One of the country's leading classical composers and the Master of the Queen's Music, Sir Peter Maxwell Davies, is dedicating his latest work to the former Beatle Sir Paul McCartney - who says he's "thrilled to bits". Arts correspondent Rebecca Jones has been given a special preview of the choral piece, commissioned to mark Liverpool's year as European Capital of Culture, and talks to the man who wrote it.

Sports news with Rob Bonnet.

Several thousand people have marched through the Greek capital Athens to protest at the government's economic policies, as part of a general strike. The city is still reeling from the unrest after the shooting of a teenager by police. Reporter Andrew Hosken spends the day on the streets to gauge the mood of Athens.
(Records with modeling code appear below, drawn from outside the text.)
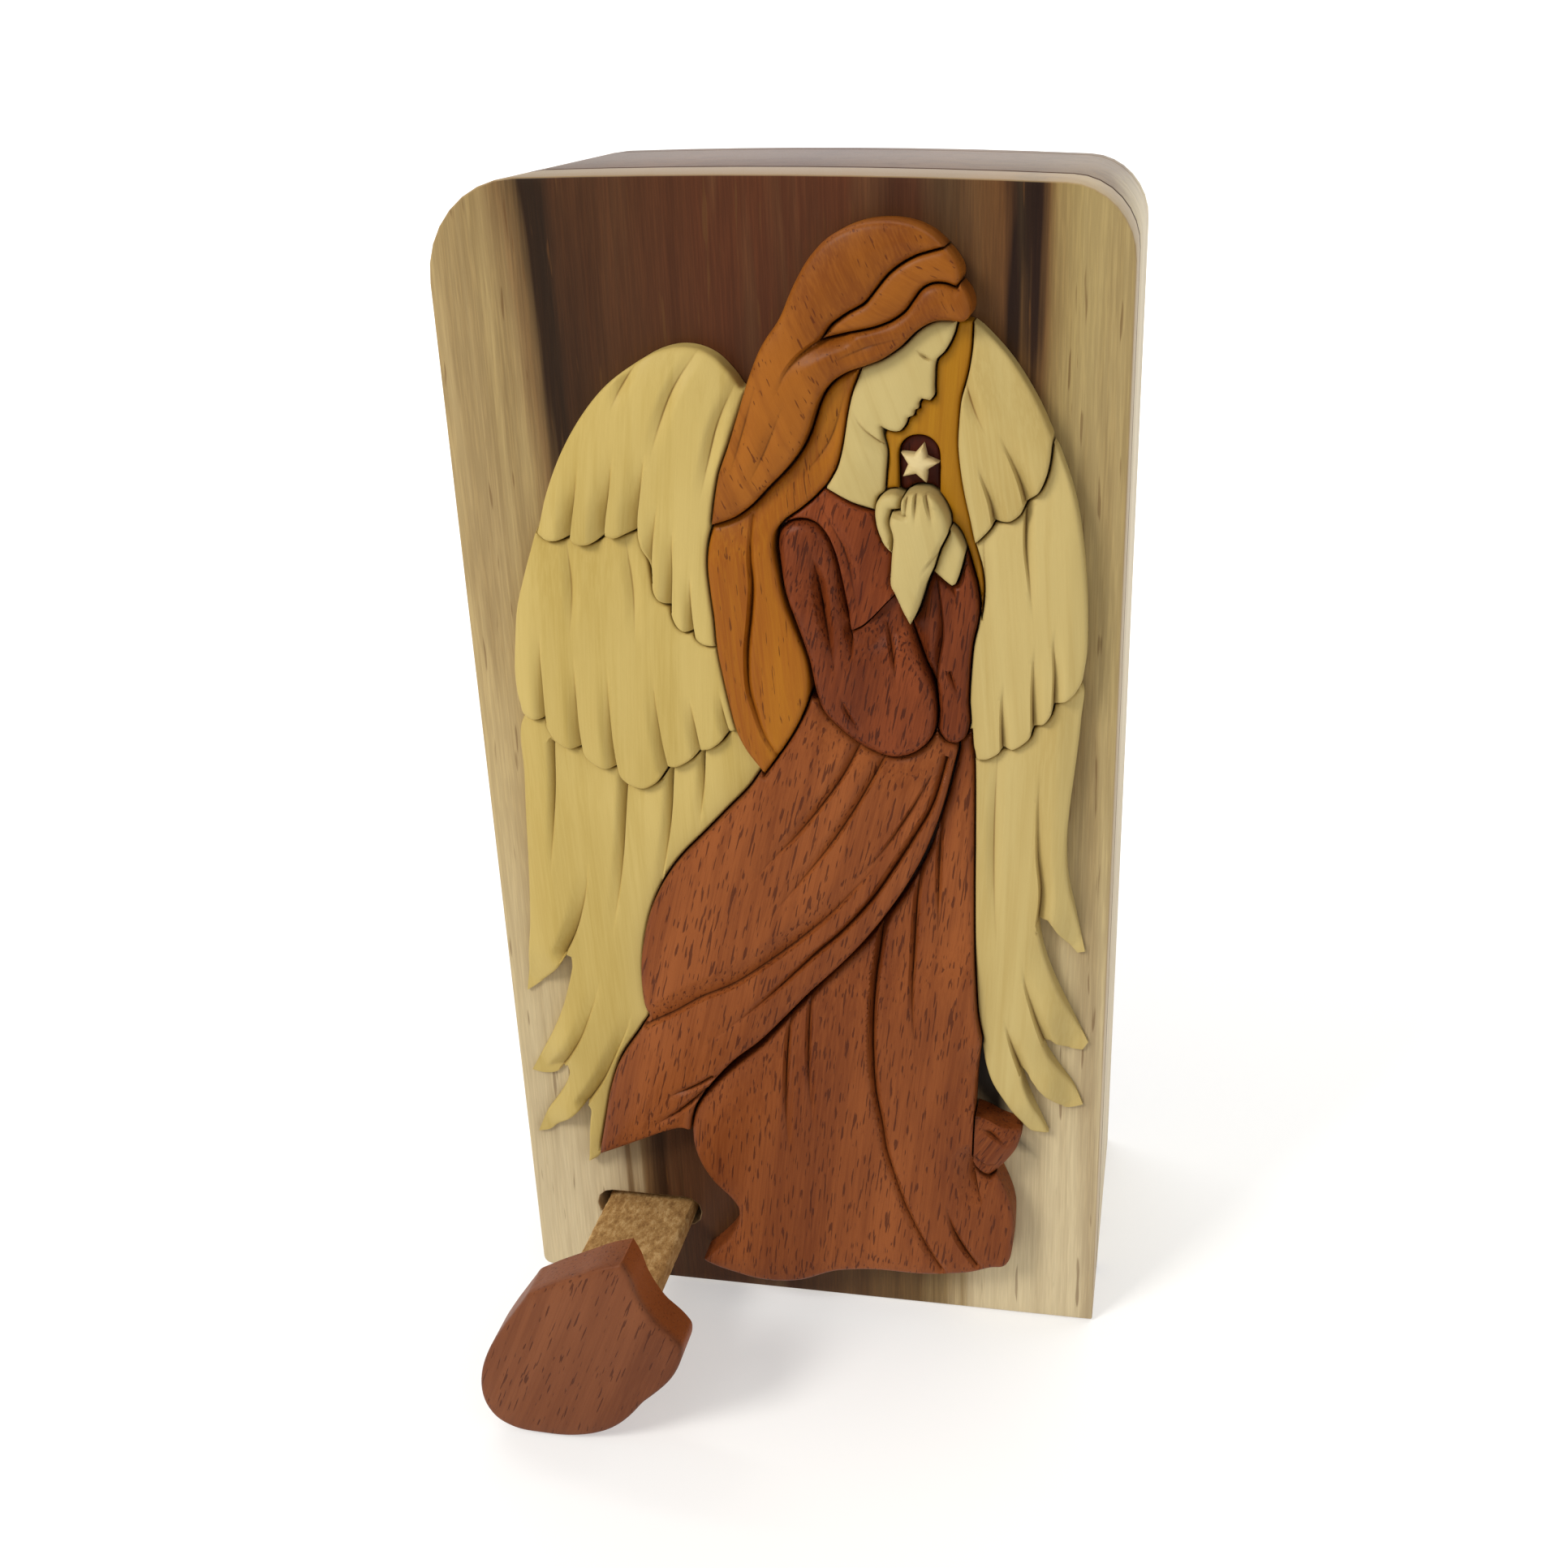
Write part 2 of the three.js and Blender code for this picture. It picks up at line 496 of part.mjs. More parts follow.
function skirts() {
  const upper = outline(
    [[4.9, 122.5], [3.2, 118.6], [1, 115], [-1, 112], [-3.5, 109.3], [-6, 105.7], [-9.5, 101.9],
      [-14, 97], [-18, 92.7], [-21, 88.5], [-23.6, 83.2], [-25.3, 77.5], [-26.3, 71.3],
      [-26.3, 65], [-25.8, 61.3]],
    [[-25.8, 61.3], [-28, 57.6], [-31.6, 52], [-33.9, 45.7], [-35.5, 39], [-37.3, 31]],
    TAIL_EDGE,
    [[-19.7, 38.4], [-19.4, 40.5], [-18.5, 43.6], [-16.3, 47.3], [-14.5, 49.8], [-11, 54],
      [-6, 58.6], [-1, 64.3], [3, 69], [8, 74.3], [13, 80.3], [17.6, 87], [20.5, 92],
      [22.7, 96.5], [25.2, 103.3], [26.6, 108.5], [28, 114.8]],
    [[28, 114.8], [27.6, 118]],
    [[27.6, 118], [14, 120], [6, 122], [4.9, 122.5]],
  );
  setPiece("skirt_upper", upper, 6.8, DRESS_WOOD());

  const lower = outline(
    [[27, 118], [30.1, 118.2]],
    [[30.1, 118.2], [30.5, 112], [30.6, 100], [30.6, 90.5], [30.7, 80], [31, 72], [31.4, 66],
      [32.2, 61.4]],
    [[32.2, 61.4], [31.8, 57.8], [31.4, 54.2], [31.2, 50.5], [31, 44], [30.9, 40], [30.9, 37.8]],
    [[30.9, 37.8], [31.8, 35.9], [32.8, 34.5], [34, 33.9]],
    [[34, 33.9], [35.1, 35.1]],
    [[35.1, 35.1], [35.8, 33.8], [36.9, 31.2], [37.8, 28.4], [38.2, 26], [38.2, 22], [38, 18.5],
      [37.5, 16.2], [36.5, 15], [34.5, 14.6], [30.5, 13], [27, 12.3], [22, 11.6], [14, 11.5],
      [9.5, 11], [6, 10.3], [3, 9], [0, 7.6], [-4, 6.7], [-9, 6.7], [-13, 7.6], [-16.5, 8.6],
      [-18.9, 9.7]],
    NOTCH_EDGE,
    [[-19.3, 39.7], [-18.4, 43], [-14, 49], [-6, 57]],
    [[-6, 57], [4, 69], [16, 83], [24, 98], [27, 118]],
  );
  setPiece("skirt_lower", lower, 6.4, DRESS_WOOD());

  const fold = outline(
    [[30.8, 47], [32.4, 46.5], [33.8, 45.9], [35.2, 45.1], [36.8, 44.5], [39, 44]],
    [[39, 44], [39.3, 43.5], [39.2, 42.6], [38.8, 41.3], [38.2, 39.7], [37.2, 38.1], [36.2, 36.7],
      [35.1, 35.2]],
    [[35.1, 35.2], [34.1, 33.6], [31.6, 34.3], [30, 38]],
    [[30, 38], [30.2, 43], [30.8, 47]],
  );
  setPiece("hem_fold", fold, 6, DRESS_WOOD());
}

function leftWing() {
  const upper = outline(
    [[-2, 170], [-4.4, 170.3], [-5.5, 171.8], [-8, 174.5], [-10.5, 175.8], [-13.5, 176.2],
      [-17, 175.4], [-21, 173.2], [-25, 170.2], [-29, 165.7], [-32.5, 160.3], [-35, 155],
      [-37.8, 147.3]],
    [[-37.8, 147.3], [-36.2, 146.2], [-34.3, 146.3], [-32.6, 147]],
    [[-32.6, 147], [-31.6, 146], [-30, 145.8], [-28.4, 146.4], [-26.8, 147.4]],
    [[-26.8, 147.4], [-25.2, 147.1], [-23.4, 147.8], [-21.5, 148.5]],
    [[-21.5, 148.5], [-20.9, 145.5], [-20.1, 143.5], [-19.7, 140.5], [-19.3, 138.2],
      [-18.4, 137.1], [-16.9, 136.4]],
    [[-16.9, 136.4], [-16.6, 134.5], [-15.9, 133.1], [-14.8, 132.4], [-13.6, 132.5]],
    [[-13.6, 132.5], [-13, 131.3], [-12, 130.5], [-10.6, 130.3], [-8.5, 130.5]],
    [[-8.5, 130.5], [-9, 140], [-8.6, 150], [-4, 163], [-2, 170]],
  );
  setPiece("wing_left_upper", upper, 5.8, CREAM_WOOD());

  const middle = outline(
    [[-35, 151], [-37.9, 148], [-39.5, 144], [-41, 139.5], [-42.4, 135], [-43.4, 129], [-44, 124],
      [-43.9, 120], [-43.3, 116.8]],
    [[-43.3, 116.8], [-42.2, 116], [-40.8, 115.8], [-39.5, 116.2]],
    [[-39.5, 116.2], [-39.1, 114.2], [-37.9, 112.3], [-36, 111.1], [-33.8, 111.3]],
    [[-33.8, 111.3], [-33, 109.6], [-31.6, 108.4], [-29.8, 107.8], [-28, 108.2]],
    [[-28, 108.2], [-27.4, 106.5], [-25.9, 105.2], [-23.8, 104.7], [-21.3, 106.1], [-19.4, 109]],
    [[-19.4, 109], [-18.1, 108.9], [-15.8, 110.1], [-13.8, 112]],
    [[-13.8, 112], [-12, 112.5], [-10.3, 113.8], [-8.8, 115.6]],
    [[-8.8, 115.6], [-6.5, 116.4]],
    [[-6.5, 116.4], [-7.6, 124], [-8.6, 131], [-12, 134], [-19, 143], [-22, 151], [-35, 151]],
  );
  setPiece("wing_left_middle", middle, 5, CREAM_WOOD());

  const lower = outline(
    [[-42, 118], [-44.6, 114], [-45, 105], [-45.5, 95], [-46.2, 85], [-47, 76], [-48.2, 69],
      [-49.4, 62]],
    [[-49.4, 62], [-47, 63.8], [-44.4, 66.3], [-42, 69], [-40.3, 71.7]],
    [[-40.3, 71.7], [-39.4, 71.3], [-39.4, 69.5], [-40.5, 65.5], [-42.3, 60.5], [-44.8, 55],
      [-47, 51], [-50.2, 45.2]],
    [[-50.2, 45.2], [-48, 44.8], [-45.5, 45.3], [-43.8, 47.2], [-42.4, 48.4]],
    [[-42.4, 48.4], [-42.1, 47.3], [-42.7, 45.3], [-44.5, 42], [-46.2, 39.4], [-48, 36.8],
      [-50.3, 31.8]],
    [[-50.3, 31.8], [-48.3, 32.3], [-45.5, 34.7], [-43, 36.9], [-41, 39], [-39.3, 41]],
    [[-39.3, 41], [-38.6, 39.8], [-38.9, 37.5], [-39.5, 33], [-40.6, 27]],
    [[-40.6, 27], [-38.6, 28.6], [-36.6, 31.6]],
    [[-36.6, 31.6], [-34.5, 39], [-31, 51], [-25, 61], [-25, 72], [-22, 84], [-15, 95], [-2, 108],
      [-4.5, 116]],
    [[-4.5, 116], [-12, 117], [-20, 112], [-30, 113], [-42, 118]],
  );
  setPiece("wing_left_lower", lower, 4, CREAM_WOOD());
}

function rightWing() {
  const upper = outline(
    [[28.6, 180.9], [29.9, 180.7], [32.6, 178.4], [35.5, 175.2], [38.4, 170.9], [40.3, 167.4],
      [41.6, 164.4]],
    [[41.6, 164.4], [41.4, 161.5], [40.9, 158.8], [39.9, 156.5], [38.1, 154.8]],
    [[38.1, 154.8], [37.3, 153.2], [36, 152.1], [34.8, 151.8], [33.5, 151.8]],
    [[33.5, 151.8], [32.6, 150.5], [31.2, 149], [29.6, 147.6]],
    [[29.6, 147.6], [27.4, 156], [26.6, 165], [27.6, 173], [28.6, 180.9]],
  );
  setPiece("wing_right_upper", upper, 5.8, PALE_WOOD());

  const middle = outline(
    [[37, 168], [41.5, 164.2], [43.2, 160.7], [44.8, 156.2], [45.9, 151.5], [46.7, 146],
      [47.2, 141], [47.5, 135.5], [47.5, 130.3], [47, 126.9]],
    [[47, 126.9], [46, 125], [44.6, 123.7], [42.8, 122.9]],
    [[42.8, 122.9], [42.4, 121.3], [41.4, 119.8], [39.8, 118.9]],
    [[39.8, 118.9], [39.2, 117.3], [37.8, 115.9], [36.5, 115.2], [35.1, 115.2]],
    [[35.1, 115.2], [34.2, 114.3], [32.6, 113.4], [31, 113.3]],
    [[31, 113.3], [30.5, 116], [29, 119]],
    [[29, 119], [28.8, 130], [30, 137], [30, 150], [37, 168]],
  );
  setPiece("wing_right_middle", middle, 5, PALE_WOOD());

  const lower = outline(
    [[44, 126], [46.9, 125.6], [46.9, 119.4], [46.4, 112.8], [45.7, 105.6], [45.3, 98.5],
      [45.7, 92.2], [46.9, 86.6], [48.8, 78]],
    [[48.8, 78], [47.6, 77.7], [46, 79.6], [44.2, 82.2], [42.7, 84.7], [41.2, 84.5]],
    [[41.2, 84.5], [41.3, 82.5], [42.3, 77.7], [44.3, 72.2], [47, 66.5], [49.9, 60.4]],
    [[49.9, 60.4], [49, 58.9], [47, 59.1], [45, 60.1], [43.6, 61.1], [42.4, 60.8]],
    [[42.4, 60.8], [43, 59], [45.1, 55.6], [47.7, 51.8], [49.4, 47.8]],
    [[49.4, 47.8], [46.4, 47], [44, 49.4], [41.7, 52.2], [39.9, 54.9], [38.8, 55.5]],
    [[38.8, 55.5], [39.2, 53], [40.5, 49.2], [42.3, 45], [43.7, 41.8]],
    [[43.7, 41.8], [40.8, 42.3], [38.8, 45], [36.3, 48.9], [34, 52.9], [32.8, 57], [32.4, 60]],
    [[32.4, 60], [30, 72], [29.8, 90], [29.5, 110], [31, 116], [44, 126]],
  );
  setPiece("wing_right_lower", lower, 4, PALE_WOOD());
}

// ---------------------------------------------------------------- key
function keyHead() {
  const back = LID_FACE - GLUE - RUNNING_GAP - KEY_OUT;
  const loop = outline(
    [[-37.4, 30], [-34, 32.1], [-29, 34.7], [-24.3, 37.1], [-20.9, 38.3]],
    [[-20.9, 38.3], [-19.7, 35.6], [-19, 32.7], [-17.6, 29.4], [-15.9, 26.7], [-13.8, 24.6],
      [-12.1, 22.1], [-12.1, 20.5], [-13.3, 17.2], [-14.9, 14.6], [-17.7, 11.5], [-19.2, 10],
      [-22, 6.4], [-25, 3.6], [-28.5, 1.7], [-33, 0.7], [-38, 0.6], [-42.4, 1.1], [-45.5, 2.8],
      [-47.2, 5.8], [-47.6, 9.5], [-46.9, 13.5], [-45.1, 18], [-42.6, 22.3], [-40, 26.2],
      [-37.4, 30]],
  );
  add("key_head", slab(loop, back - KEY_THICK, back), DRESS_WOOD());
}

function keyTongue() {
  const front = LID_FACE - RUNNING_GAP - KEY_OUT;
  const x0 = TONGUE.x - TONGUE.width / 2;
  const z0 = TONGUE.z - TONGUE.height / 2;
  const x1 = x0 + TONGUE.width;
  const z1 = z0 + TONGUE.height;
  const r = TONGUE.radius;
  const loop = roundedRect(x0, z0, x1, z1, [r, r, r, r]);
  add("key_tongue", slab(loop, front, front + TONGUE_LENGTH), RAW_WOOD());
}

caseBody();
backPanel();
liningFloor();
liningWall();
lidPanel();
pivotPeg();
pivotCap();
hands();
star();
sleeves();
hair();
faceNeck();
bodice();
hairFar();
starBed();
skirts();
leftWing();
rightWing();
keyHead();
keyTongue();

export default box;
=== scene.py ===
"""A standing wooden puzzle box with a relief of a praying angel, shown with its key piece pulled out.

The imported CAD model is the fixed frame. Each relief piece is carved here as a dense height field inside
the outline of its CAD node. Lengths in this script are millimetres in the frame's axes (x to the right,
z up, the relief faces -y), and heights are measured from the lid's face towards the viewer.
"""
import math

import bmesh
import bpy
import numpy as np
from mathutils import Matrix, Vector, noise
from mathutils.geometry import delaunay_2d_cdt
from mathutils.kdtree import KDTree


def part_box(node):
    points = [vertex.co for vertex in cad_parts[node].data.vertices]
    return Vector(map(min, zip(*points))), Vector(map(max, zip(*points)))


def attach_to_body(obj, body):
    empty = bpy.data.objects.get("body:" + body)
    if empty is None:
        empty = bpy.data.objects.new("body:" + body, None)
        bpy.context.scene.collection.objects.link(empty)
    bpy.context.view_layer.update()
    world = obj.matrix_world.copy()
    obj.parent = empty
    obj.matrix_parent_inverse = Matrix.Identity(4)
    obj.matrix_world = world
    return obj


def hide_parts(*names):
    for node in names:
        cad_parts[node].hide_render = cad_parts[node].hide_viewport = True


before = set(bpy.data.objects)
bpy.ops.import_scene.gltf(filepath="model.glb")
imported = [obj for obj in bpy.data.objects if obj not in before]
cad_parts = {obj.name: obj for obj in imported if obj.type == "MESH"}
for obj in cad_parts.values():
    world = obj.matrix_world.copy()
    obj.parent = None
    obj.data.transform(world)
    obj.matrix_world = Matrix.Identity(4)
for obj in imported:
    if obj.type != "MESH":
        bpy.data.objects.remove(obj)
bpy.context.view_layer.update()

MM = 0.001
LID_LOW, LID_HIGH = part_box("lid_panel")
FACE_Y = LID_LOW.y / MM
BOX_LOW, BOX_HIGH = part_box("case_body")
BOX_HEIGHT = BOX_HIGH.z / MM
BOX_HALF_WIDTH = BOX_HIGH.x / MM

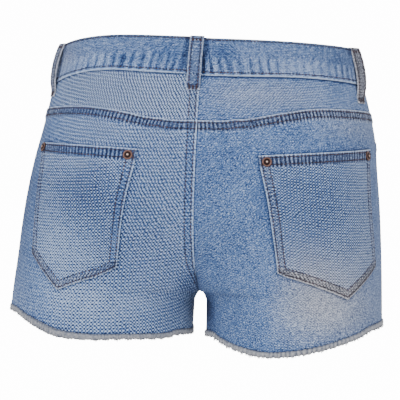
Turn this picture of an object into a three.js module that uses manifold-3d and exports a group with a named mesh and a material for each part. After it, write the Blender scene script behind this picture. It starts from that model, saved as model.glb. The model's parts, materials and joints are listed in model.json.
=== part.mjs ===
// Denim shorts with a frayed raw hem, hollow and filled out as when worn.
// Millimetres, +Z up, +X to the wearer's right, +Y to the wearer's front.
// The origin is the middle of the waistband's ring, at half the band's height.
import * as THREE from "three";
import { mergeVertices } from "three/addons/utils/BufferGeometryUtils.js";
import Module from "manifold-3d";

const wasm = await Module();
wasm.setup();

// Cloth and the gaps between pieces
const CLOTH = 1.2;
const HALF_GAP = 0.15;
const LAYER_GAP = 0.3;
const INNER_GAP = 0.8;
const BAND_OUT = 0.7;
const POCKET_GAP = 0.4;
const POCKET_HEM = { height: 11, extra: 0.7 };

// The body that the cloth stands round: half widths, depths, and where each side is deepest
const LEVELS = [
  { z: 30, left: 147, right: 147, back: 96, front: 94, backX: 8, frontX: 6 },
  { z: 18, left: 148.5, right: 148.5, back: 97.5, front: 95.5, backX: 10, frontX: 8 },
  { z: -11, left: 151, right: 152, back: 102, front: 99, backX: 16, frontX: 14 },
  { z: -38, left: 157, right: 159.5, back: 109, front: 102, backX: 26, frontX: 20 },
  { z: -70, left: 163.5, right: 167, back: 116.5, front: 105, backX: 38, frontX: 30 },
  { z: -103, left: 171, right: 170.5, back: 122.5, front: 105.5, backX: 50, frontX: 40 },
  { z: -135, left: 176.5, right: 174, back: 124.5, front: 104, backX: 64, frontX: 54 },
  { z: -167, left: 180.5, right: 176.5, back: 121, front: 101, backX: 78, frontX: 69 },
  { z: -199, left: 183.7, right: 178.5, back: 114, front: 98, backX: 88, frontX: 82 },
  { z: -231, left: 187.5, right: 180, back: 107, front: 95, backX: 93, frontX: 90 },
  { z: -258, left: 189.5, right: 181, back: 103, front: 93, backX: 95, frontX: 93 },
  { z: -290, left: 191, right: 182, back: 101, front: 92, backX: 95, frontX: 94 },
];
const ROUNDNESS = 2.25;
const CROTCH = { z: -226, y: -6 };
const RISE = { back: { top: -135, curve: 2.2, cleft: 5 }, front: { top: -115, curve: 2, cleft: 2.5 } };
const FRONT_START = 2 + 1e-6;
const CLEFT_TOP = -60;
const CLEFT_FULL = -140;
const LEG_BLEND = 60;
const LEG_GAP = { half: 6, over: 9, slope: 0.025 };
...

Business news with Adam Shaw.

Postmen and women are being bullied into walking faster by Royal Mail managers, the Communication Workers Union (CWU) claims. Bob Gibson, of the CWU, discusses claims that delivery staff are being told to walk at a set speed of 4mph in order to deliver more mail. The Royal Mail denies the allegations.

By 2011, the UK science budget will reach £4bn. Now an unconventional new prize being launched by University College London hopes to foster the bluest of blue skies research. Professor Don Braben explains that the hope is to uncover the latest Einstein or Max Planck.

The 80th Royal Variety Show is to take place at the London Palladium. The Prince of Wales and the Duchess of Cornwall will be attending. Jan Moir, a columnist for the Daily Mail, and Roger Royle, of the Entertainment Artistes' Benevolent Fund - which receives money from the Royal Variety shows - discuss if the show is still as relevant as it was 80 years ago.

The term "gangs" is often used very loosely. It might be a group of vicious young men and women who really do terrorise their neighbourhood. It might just be a bunch of bored youngsters who hang around together and try to look tough. Camilla Batmanghelidjh, of the charity Kids' Company, says that getting this definition right is very important.